» COLLECTED MATERIAL
▼
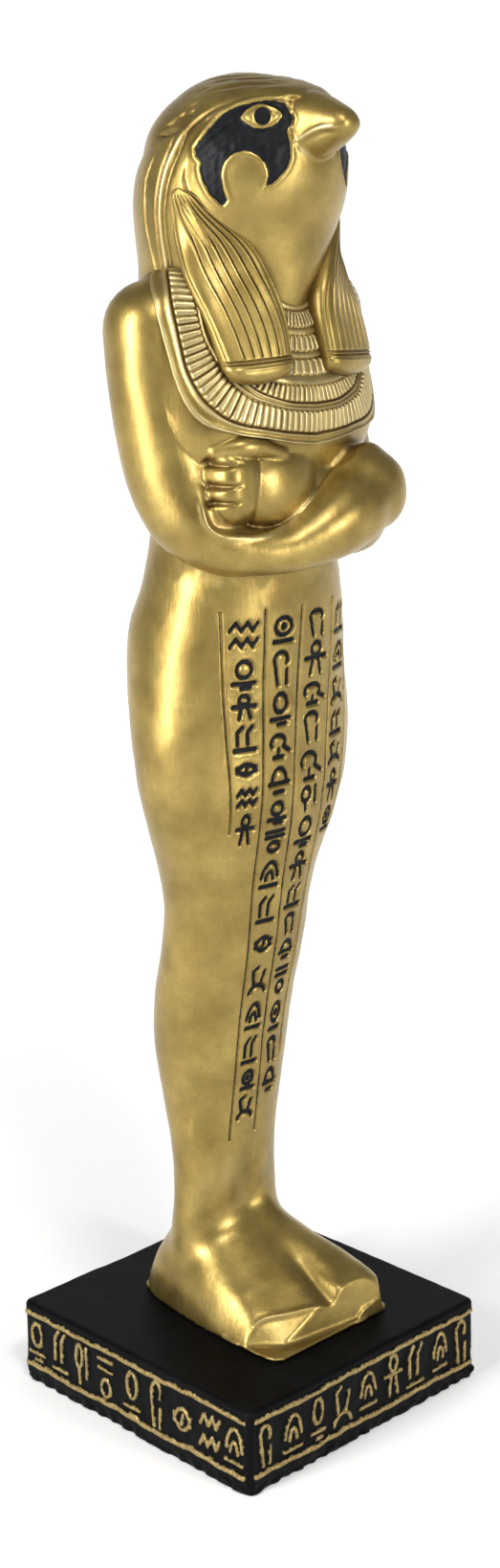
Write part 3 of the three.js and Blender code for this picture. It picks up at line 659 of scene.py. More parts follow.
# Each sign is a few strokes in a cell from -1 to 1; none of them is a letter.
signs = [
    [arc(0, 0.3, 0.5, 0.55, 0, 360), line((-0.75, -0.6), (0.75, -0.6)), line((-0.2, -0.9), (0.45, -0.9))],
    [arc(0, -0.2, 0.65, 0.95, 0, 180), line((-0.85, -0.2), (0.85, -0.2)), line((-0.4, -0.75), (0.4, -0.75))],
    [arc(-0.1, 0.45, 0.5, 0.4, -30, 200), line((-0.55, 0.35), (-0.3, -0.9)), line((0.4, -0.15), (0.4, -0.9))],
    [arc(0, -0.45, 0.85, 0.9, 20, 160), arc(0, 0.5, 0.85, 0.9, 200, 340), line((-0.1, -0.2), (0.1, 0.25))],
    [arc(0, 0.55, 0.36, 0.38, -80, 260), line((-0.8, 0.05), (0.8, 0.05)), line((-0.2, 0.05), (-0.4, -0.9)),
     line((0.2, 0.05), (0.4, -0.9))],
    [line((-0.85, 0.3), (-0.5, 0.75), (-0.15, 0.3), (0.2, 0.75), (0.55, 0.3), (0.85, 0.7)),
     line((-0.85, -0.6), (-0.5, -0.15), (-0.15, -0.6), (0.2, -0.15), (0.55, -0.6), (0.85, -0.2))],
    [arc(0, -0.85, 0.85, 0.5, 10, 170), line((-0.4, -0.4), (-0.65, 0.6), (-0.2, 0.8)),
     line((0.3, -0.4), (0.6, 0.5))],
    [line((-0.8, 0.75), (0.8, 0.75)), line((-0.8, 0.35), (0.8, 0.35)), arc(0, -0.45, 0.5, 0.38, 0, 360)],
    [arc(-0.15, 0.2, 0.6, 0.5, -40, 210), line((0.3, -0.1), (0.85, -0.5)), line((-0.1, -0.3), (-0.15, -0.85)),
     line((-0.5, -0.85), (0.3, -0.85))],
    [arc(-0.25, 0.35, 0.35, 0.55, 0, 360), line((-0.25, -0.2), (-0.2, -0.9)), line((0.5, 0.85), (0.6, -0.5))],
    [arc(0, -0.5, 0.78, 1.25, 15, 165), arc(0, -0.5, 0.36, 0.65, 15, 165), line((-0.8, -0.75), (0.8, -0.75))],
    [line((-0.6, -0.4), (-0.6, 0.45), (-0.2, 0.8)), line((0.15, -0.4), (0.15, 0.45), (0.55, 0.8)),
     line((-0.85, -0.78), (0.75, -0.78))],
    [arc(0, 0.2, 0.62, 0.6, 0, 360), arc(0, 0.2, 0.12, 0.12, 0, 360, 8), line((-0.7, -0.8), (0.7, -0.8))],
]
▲
Reproduce the material verbatim, line by line.

» ANSWER TO THIS EXERCISE
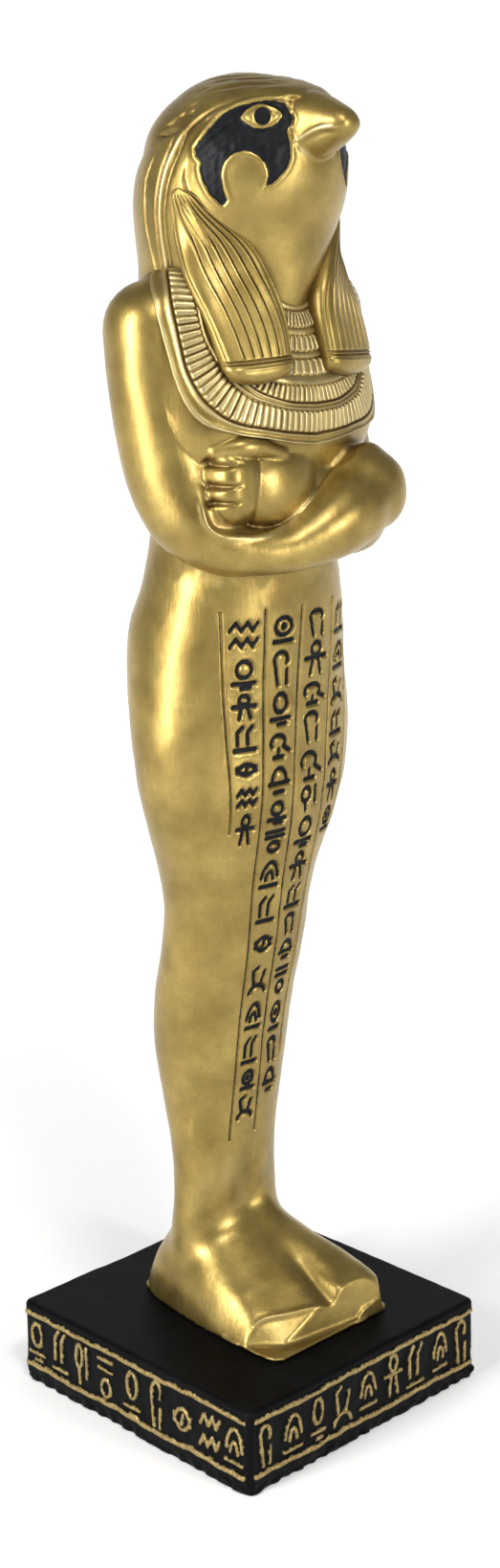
Write part 3 of the three.js and Blender code for this picture. It picks up at line 659 of scene.py. More parts follow.
# Each sign is a few strokes in a cell from -1 to 1; none of them is a letter.
signs = [
    [arc(0, 0.3, 0.5, 0.55, 0, 360), line((-0.75, -0.6), (0.75, -0.6)), line((-0.2, -0.9), (0.45, -0.9))],
    [arc(0, -0.2, 0.65, 0.95, 0, 180), line((-0.85, -0.2), (0.85, -0.2)), line((-0.4, -0.75), (0.4, -0.75))],
    [arc(-0.1, 0.45, 0.5, 0.4, -30, 200), line((-0.55, 0.35), (-0.3, -0.9)), line((0.4, -0.15), (0.4, -0.9))],
    [arc(0, -0.45, 0.85, 0.9, 20, 160), arc(0, 0.5, 0.85, 0.9, 200, 340), line((-0.1, -0.2), (0.1, 0.25))],
    [arc(0, 0.55, 0.36, 0.38, -80, 260), line((-0.8, 0.05), (0.8, 0.05)), line((-0.2, 0.05), (-0.4, -0.9)),
     line((0.2, 0.05), (0.4, -0.9))],
    [line((-0.85, 0.3), (-0.5, 0.75), (-0.15, 0.3), (0.2, 0.75), (0.55, 0.3), (0.85, 0.7)),
     line((-0.85, -0.6), (-0.5, -0.15), (-0.15, -0.6), (0.2, -0.15), (0.55, -0.6), (0.85, -0.2))],
    [arc(0, -0.85, 0.85, 0.5, 10, 170), line((-0.4, -0.4), (-0.65, 0.6), (-0.2, 0.8)),
     line((0.3, -0.4), (0.6, 0.5))],
    [line((-0.8, 0.75), (0.8, 0.75)), line((-0.8, 0.35), (0.8, 0.35)), arc(0, -0.45, 0.5, 0.38, 0, 360)],
    [arc(-0.15, 0.2, 0.6, 0.5, -40, 210), line((0.3, -0.1), (0.85, -0.5)), line((-0.1, -0.3), (-0.15, -0.85)),
     line((-0.5, -0.85), (0.3, -0.85))],
    [arc(-0.25, 0.35, 0.35, 0.55, 0, 360), line((-0.25, -0.2), (-0.2, -0.9)), line((0.5, 0.85), (0.6, -0.5))],
    [arc(0, -0.5, 0.78, 1.25, 15, 165), arc(0, -0.5, 0.36, 0.65, 15, 165), line((-0.8, -0.75), (0.8, -0.75))],
    [line((-0.6, -0.4), (-0.6, 0.45), (-0.2, 0.8)), line((0.15, -0.4), (0.15, 0.45), (0.55, 0.8)),
     line((-0.85, -0.78), (0.75, -0.78))],
    [arc(0, 0.2, 0.62, 0.6, 0, 360), arc(0, 0.2, 0.12, 0.12, 0, 360, 8), line((-0.7, -0.8), (0.7, -0.8))],
]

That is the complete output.